In advance of the State of the State address on Wednesday evening, the Missouri Budget Project has gathered some data to provide a context for the fiscal year 2017 budget proposal.
As shown in our Invest in Missouri series, Missouri’s investments in its greatest resource – its people – have deteriorated, resulting in potential educational gaps for a generation of children and decreased health and well-being of Missourians.
Our State’s Ability to Invest in the Future Has Become Limited by Our Revenue Structure
Our state’s ability to invest in the future has been compromised by both the recent economic recession and decades of policy decisions that prioritized tax cuts over ensuring we have the resources need to educate our children and keep our communities healthy.
- When adjusted for inflation, our state now has fewer general revenue resources to invest in the well-being of our citizens than we did in 2008.
- Between 1993 and 2013, lawmakers approved 20 different special interest tax cuts and expanded tax credits, which combined cost more than $1 billion per year.
- State general revenue as a portion of the economy (as measured by personal income) is near record lows, and is lower than our surrounding states. This metric shows that as a portion of the state’s economy, the amount of revenue Missouri has to invest is lower today than it was in 1980.
- So while state revenue is recovering from the Great recession, our ability to contribute to our future is near record lows relative to the size of the economy.

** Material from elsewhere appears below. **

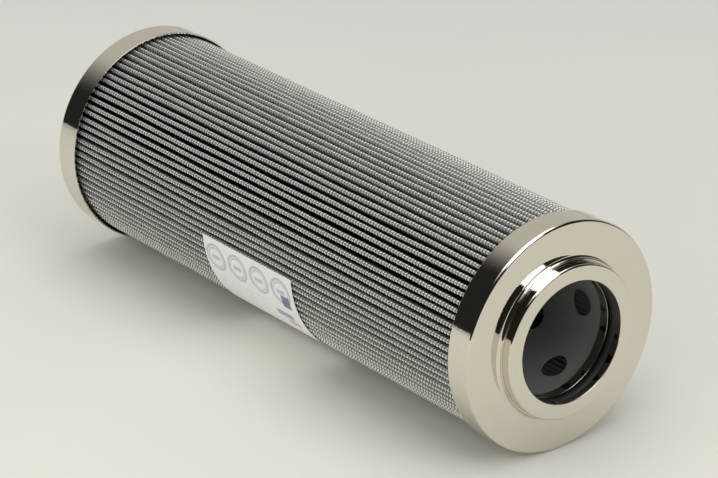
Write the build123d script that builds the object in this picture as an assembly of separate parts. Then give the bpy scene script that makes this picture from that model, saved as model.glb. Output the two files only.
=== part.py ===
"""Pleated filter element for a hydraulic filter housing.

The element stands on its closed end: +Z runs along its axis towards the open end, and the origin
is the middle of the closed cap's outer face. Sizes are in millimetres.
"""

import os
from math import asin, cos, pi, radians, sin

from build123d import *

# Overall
CAP_DIAMETER = 78.0  # outside of both end caps
BODY_LENGTH = 226.5  # closed face to open face, without the collar

# Drawn end caps
CAP_SHEET = 0.5
CAP_CORNER_RADIUS = 1.0
OPEN_SKIRT = 9.4
CLOSED_SKIRT = 10.2
CAP_LIP_HEIGHT = 1.3  # turned-up edge that grips the collar, above the open face
PAN_DEPTH = 1.0  # shallow pan pressed into the closed cap, which locates the centre tube
PAN_DRAFT = 1.0
PAN_CLEARANCE = 0.3  # between the pan and the inside of the tube

# Seal collar
BORE_DIAMETER = 41.2
COLLAR_WALL = 5.4  # from the bore to the collar's outside
COLLAR_HEIGHT = 4.6  # above the open face
COLLAR_EDGE_RADIUS = 0.8
COLLAR_FLANGE_WIDTH = 2.4  # how far the flange reaches under the cap's face
COLLAR_FLANGE_THICKNESS = 1.4
COLLAR_SLEEVE = 3.1  # how far the collar reaches into the centre tube
SLEEVE_WALL = 1.7
SLEEVE_CLEARANCE = 0.1  # between the sleeve and the tube
SEAL_TOP_LAND = 2.4

# Spigot seal
SEAL_SECTION = 3.5
SEAL_SQUEEZE = 0.1  # how far the seal stands into the bore
GROOVE_SIDE_CLEARANCE = 0.15

# Pleated pack
CREST_CLEARANCE = 0.8  # between the crests and the inside of a skirt
OUTER_MESH = 0.2
MEDIUM = 0.3
INNER_MESH = 0.2
HALF_INSIDE_GAP = 0.1  # from a pleat's middle plane to the inside of its leg
HALF_VALLEY_GAP = 0.04  # from a valley's middle plane to the legs beside it, at the least
CREST_FLATS = 4  # a crest bends in this many short flats
POTTING_DEPTH = 3.0

# Centre tube
TUBE_WALL = 0.8
TUBE_CLEARANCE = 0.3  # between the tube and the pleat roots
HOLE_DIAMETER = 9.0
HOLES_AROUND = 6
HOLE_ROWS = 11
TUBE_END_MARGIN = 14.0  # from a tube end to the first row's centre

# Label
LABEL_LENGTH = 49.0  # along the axis
LABEL_BOTTOM = 86.5  # from the closed face
LABEL_START_ANGLE = 3.0
LABEL_ANGLE = 67.0
LABEL_THICKNESS = 0.12

CAP_RADIUS = CAP_DIAMETER / 2
BORE_RADIUS = BORE_DIAMETER / 2
COLLAR_RADIUS = BORE_RADIUS + COLLAR_WALL
COLLAR_TOP = BODY_LENGTH + COLLAR_HEIGHT
FLANGE_RADIUS = COLLAR_RADIUS + COLLAR_FLANGE_WIDTH
FLANGE_BOTTOM = BODY_LENGTH - CAP_SHEET - COLLAR_FLANGE_THICKNESS
SLEEVE_RADIUS = BORE_RADIUS + SLEEVE_WALL
TUBE_INNER_RADIUS = SLEEVE_RADIUS + SLEEVE_CLEARANCE
TUBE_RADIUS = TUBE_INNER_RADIUS + TUBE_WALL

# The pleats stand round the tube, as many as there is room for
PACK_THICKNESS = OUTER_MESH + MEDIUM + INNER_MESH
HALF_PLEAT = PACK_THICKNESS + HALF_INSIDE_GAP
ROOT_RADIUS = TUBE_RADIUS + TUBE_CLEARANCE
VALLEY_RADIUS = ROOT_RADIUS + HALF_PLEAT
PLEAT_COUNT = int(pi / asin((HALF_PLEAT + HALF_VALLEY_GAP) / VALLEY_RADIUS))
PLEAT_STEP = 2 * pi / PLEAT_COUNT
CREST_RADIUS = CAP_RADIUS - CAP_SHEET - CREST_CLEARANCE
FOLD_RADIUS = CREST_RADIUS - HALF_PLEAT  # centre of a crest's bend
PACK_BOTTOM = CAP_SHEET + POTTING_DEPTH
PACK_TOP = BODY_LENGTH - CAP_SHEET - POTTING_DEPTH


def turned(points, rounded=(), sweep=360):
    """A solid of revolution about Z from (radius, height) corners; rounded is {corner: radius}."""
    outline = Wire(Polyline([(r, 0, z) for r, z in points], close=True).edges())
    for corner, radius in dict(rounded).items():
        r, z = points[corner]
        vertex = outline.vertices().sort_by_distance((r, 0, z))[0]
        outline = outline.fillet_2d(radius, [vertex])
    return Solid.revolve(Face(outline), sweep, Axis.Z)


def open_end_cap():
    """A drawn cup, mouth down, with a turned-up lip round the collar."""
    top = BODY_LENGTH
    inner = CAP_RADIUS - CAP_SHEET
    lip_outside = COLLAR_RADIUS + CAP_SHEET
    return turned(
        [
            (COLLAR_RADIUS, top - CAP_SHEET),
            (inner, top - CAP_SHEET),
            (inner, top - OPEN_SKIRT),
            (CAP_RADIUS, top - OPEN_SKIRT),
            (CAP_RADIUS, top),
            (lip_outside, top),
            (lip_outside, top + CAP_LIP_HEIGHT),
            (COLLAR_RADIUS, top + CAP_LIP_HEIGHT),
        ],
        {4: CAP_CORNER_RADIUS},
    )


def closed_end_cap():
    """A drawn cup, mouth up, with a shallow pan in the middle of its face."""
    inner = CAP_RADIUS - CAP_SHEET
    pan_foot = TUBE_INNER_RADIUS - PAN_CLEARANCE
    pan_top = pan_foot - PAN_DRAFT
    return turned(
        [
            (0, PAN_DEPTH),
            (pan_top - CAP_SHEET, PAN_DEPTH),
            (pan_foot - CAP_SHEET, 0),
            (CAP_RADIUS, 0),
            (CAP_RADIUS, CLOSED_SKIRT),
            (inner, CLOSED_SKIRT),
            (inner, CAP_SHEET),
            (pan_foot, CAP_SHEET),
            (pan_top, PAN_DEPTH + CAP_SHEET),
            (0, PAN_DEPTH + CAP_SHEET),
        ],
        {3: CAP_CORNER_RADIUS},
    )


def seal_collar():
    """A turned ring: bore, seal groove, flange under the cap's face and sleeve in the tube."""
    groove_top = COLLAR_TOP - SEAL_TOP_LAND
    groove_bottom = groove_top - SEAL_SECTION - 2 * GROOVE_SIDE_CLEARANCE
    groove_radius = BORE_RADIUS - SEAL_SQUEEZE + SEAL_SECTION
    sleeve_bottom = FLANGE_BOTTOM - COLLAR_SLEEVE
    flange_top = FLANGE_BOTTOM + COLLAR_FLANGE_THICKNESS
    return turned(
        [
            (BORE_RADIUS, COLLAR_TOP),
            (BORE_RADIUS, groove_top),
            (groove_radius, groove_top),
            (groove_radius, groove_bottom),
            (BORE_RADIUS, groove_bottom),
            (BORE_RADIUS, sleeve_bottom),
            (SLEEVE_RADIUS, sleeve_bottom),
            (SLEEVE_RADIUS, FLANGE_BOTTOM),
            (FLANGE_RADIUS, FLANGE_BOTTOM),
            (FLANGE_RADIUS, flange_top),
            (COLLAR_RADIUS, flange_top),
            (COLLAR_RADIUS, COLLAR_TOP),
        ],
        {11: COLLAR_EDGE_RADIUS},
    )


def spigot_seal():
    """A round-section ring, held in the collar's groove and standing slightly into the bore."""
    centre_height = COLLAR_TOP - SEAL_TOP_LAND - GROOVE_SIDE_CLEARANCE - SEAL_SECTION / 2
    centre_radius = BORE_RADIUS - SEAL_SQUEEZE + SEAL_SECTION / 2
    return Solid.make_torus(centre_radius, SEAL_SECTION / 2, Plane((0, 0, centre_height)))


def potting(bottom, top, hole_radius, flange=None):
    """An adhesive bed inside a cap, with a step round the collar's flange if it has one."""
    outer = CAP_RADIUS - CAP_SHEET
    if flange is None:
        return turned([(hole_radius, bottom), (outer, bottom), (outer, top), (hole_radius, top)])
    radius, height = flange
    return turned(
        [
            (hole_radius, bottom),
            (outer, bottom),
            (outer, top),
            (radius, top),
            (radius, height),
            (hole_radius, height),
        ]
    )


def pleat_point(pleat, across, out):
    """A point in pleat number pleat: across from its middle plane, and out from the axis."""
    angle = pleat * PLEAT_STEP
    return (out * cos(angle) - across * sin(angle), out * sin(angle) + across * cos(angle), 0)


def crest_loop():
    """The outside of the pack: a bent crest on each pleat and a sharp valley between pleats."""
    points = []
    for pleat in range(PLEAT_COUNT):
        points.append(pleat_point(pleat - 0.5, 0, VALLEY_RADIUS))
        for flat in range(CREST_FLATS + 1):
            bend = pi * flat / CREST_FLATS
            across = -HALF_PLEAT * cos(bend)
            points.append(pleat_point(pleat, across, FOLD_RADIUS + HALF_PLEAT * sin(bend)))
    return points


def layer_loop(depth):
    """The face between two layers, at this depth under the outside of the pack."""
    across = HALF_PLEAT - depth
    tip = FOLD_RADIUS + across - 1.25 * OUTER_MESH
    root = VALLEY_RADIUS - depth - HALF_INSIDE_GAP
    points = []
    for pleat in range(PLEAT_COUNT):
        points.append(pleat_point(pleat, -across, root))
        points.append(pleat_point(pleat, -across, tip))
        points.append(pleat_point(pleat, across, tip))
        points.append(pleat_point(pleat, across, root))
    return points


def inside_loop():
    """The inside of the pack: the legs of each pleat meet at its tip."""
    across = HALF_PLEAT - PACK_THICKNESS
    tip = FOLD_RADIUS - OUTER_MESH
    points = []
    for pleat in range(PLEAT_COUNT):
        points.append(pleat_point(pleat, -across, ROOT_RADIUS))
        points.append(pleat_point(pleat, 0, tip))
        points.append(pleat_point(pleat, across, ROOT_RADIUS))
    return points


def pleated_layer(outer_points, inner_points):
    """One folded layer of the pack, between two loops and from bed to bed."""
    outer = Wire(Polyline(outer_points, close=True).edges())
    inner = Wire(Polyline(inner_points, close=True).edges())
    section = Pos(0, 0, PACK_BOTTOM) * Face(outer, [inner])
    return Solid.extrude(section, Vector(0, 0, PACK_TOP - PACK_BOTTOM))


def centre_tube():
    """A perforated tube from the closed cap to the collar, with its holes in staggered rows."""
    inner = TUBE_INNER_RADIUS
    bottom = CAP_SHEET
    top = FLANGE_BOTTOM
    tube = turned([(inner, bottom), (TUBE_RADIUS, bottom), (TUBE_RADIUS, top), (inner, top)])
    row_pitch = (top - bottom - 2 * TUBE_END_MARGIN) / (HOLE_ROWS - 1)
    drills = []
    for row in range(HOLE_ROWS):
        height = bottom + TUBE_END_MARGIN + row * row_pitch
        for place in range(HOLES_AROUND):
            angle = 360 * (place + 0.5 * (row % 2)) / HOLES_AROUND
            aim = Vector(cos(radians(angle)), sin(radians(angle)), 0)
            start = Vector(0, 0, height) + aim * (inner - TUBE_WALL)
            plane = Plane(start, z_dir=aim)
            drills.append(Solid.make_cylinder(HOLE_DIAMETER / 2, 3 * TUBE_WALL, plane))
    return tube.cut(*drills)


def paper_label():
    """A thin sheet bent round the pleat crests."""
    inner = CREST_RADIUS
    outer = inner + LABEL_THICKNESS
    top = LABEL_BOTTOM + LABEL_LENGTH
    strip = turned(
        [(inner, LABEL_BOTTOM), (outer, LABEL_BOTTOM), (outer, top), (inner, top)],
        sweep=LABEL_ANGLE,
    )
    return Rot(0, 0, LABEL_START_ANGLE) * strip


def build():
    """Every piece by its name."""
    outer_depth = OUTER_MESH
    medium_depth = OUTER_MESH + MEDIUM
    face = BODY_LENGTH - CAP_SHEET
    return {
        "open_end_cap": open_end_cap(),
        "seal_collar": seal_collar(),
        "spigot_seal": spigot_seal(),
        "open_end_potting": potting(PACK_TOP, face, TUBE_RADIUS, (FLANGE_RADIUS, FLANGE_BOTTOM)),
        "outer_wire_mesh": pleated_layer(crest_loop(), layer_loop(outer_depth)),
        "filter_medium": pleated_layer(layer_loop(outer_depth), layer_loop(medium_depth)),
        "inner_wire_mesh": pleated_layer(layer_loop(medium_depth), inside_loop()),
        "centre_tube": centre_tube(),
        "closed_end_potting": potting(CAP_SHEET, PACK_BOTTOM, TUBE_RADIUS),
        "closed_end_cap": closed_end_cap(),
        "paper_label": paper_label(),
    }


os.makedirs("parts", exist_ok=True)
for name, solid in build().items():
    export_step(solid, os.path.join("parts", name + ".step"))
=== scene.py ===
"""Looks for the pleated filter element: plated end caps, woven wire cloth, label and studio."""

from math import cos, pi, radians, sin, sqrt, tan

import bpy
from mathutils import Matrix, Vector

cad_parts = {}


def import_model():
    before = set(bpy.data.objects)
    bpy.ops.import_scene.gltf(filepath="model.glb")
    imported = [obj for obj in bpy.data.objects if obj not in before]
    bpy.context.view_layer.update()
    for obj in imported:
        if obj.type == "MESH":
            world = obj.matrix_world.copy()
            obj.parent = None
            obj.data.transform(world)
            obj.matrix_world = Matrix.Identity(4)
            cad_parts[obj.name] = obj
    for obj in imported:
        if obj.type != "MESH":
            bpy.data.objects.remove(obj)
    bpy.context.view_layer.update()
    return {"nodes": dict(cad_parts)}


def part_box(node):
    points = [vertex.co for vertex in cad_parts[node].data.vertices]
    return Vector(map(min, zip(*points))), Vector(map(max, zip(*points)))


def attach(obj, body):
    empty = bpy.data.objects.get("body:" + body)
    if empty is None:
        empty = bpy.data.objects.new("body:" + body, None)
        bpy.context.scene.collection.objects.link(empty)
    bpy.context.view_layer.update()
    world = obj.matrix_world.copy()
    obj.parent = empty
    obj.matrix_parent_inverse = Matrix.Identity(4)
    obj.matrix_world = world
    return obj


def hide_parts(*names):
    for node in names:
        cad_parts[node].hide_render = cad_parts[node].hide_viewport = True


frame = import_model()

MM = 0.001

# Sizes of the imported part, from the frame
closed_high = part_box("closed_end_cap")[1]
open_low, open_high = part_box("open_end_cap")
collar_low, collar_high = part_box("seal_collar")
mesh_low, mesh_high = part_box("outer_wire_mesh")
label_low, label_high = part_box("paper_label")
CAP_RADIUS = closed_high.x
CREST_RADIUS = mesh_high.x
FLANGE_RADIUS = collar_high.x
LABEL_RADIUS = sqrt(label_low.y**2 + label_high.x**2)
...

When voters passed the Hancock amendment in 1980, they expected that while their taxes would be limited, the state would continue critical investments in the underlying foundation of the economy, like education, health care, and infrastructure, up to that Hancock lid. But now Missouri general revenue is about $4 billion below the level outlined in the Hancock amendment. And our ability to build a better future for our children has been devastated.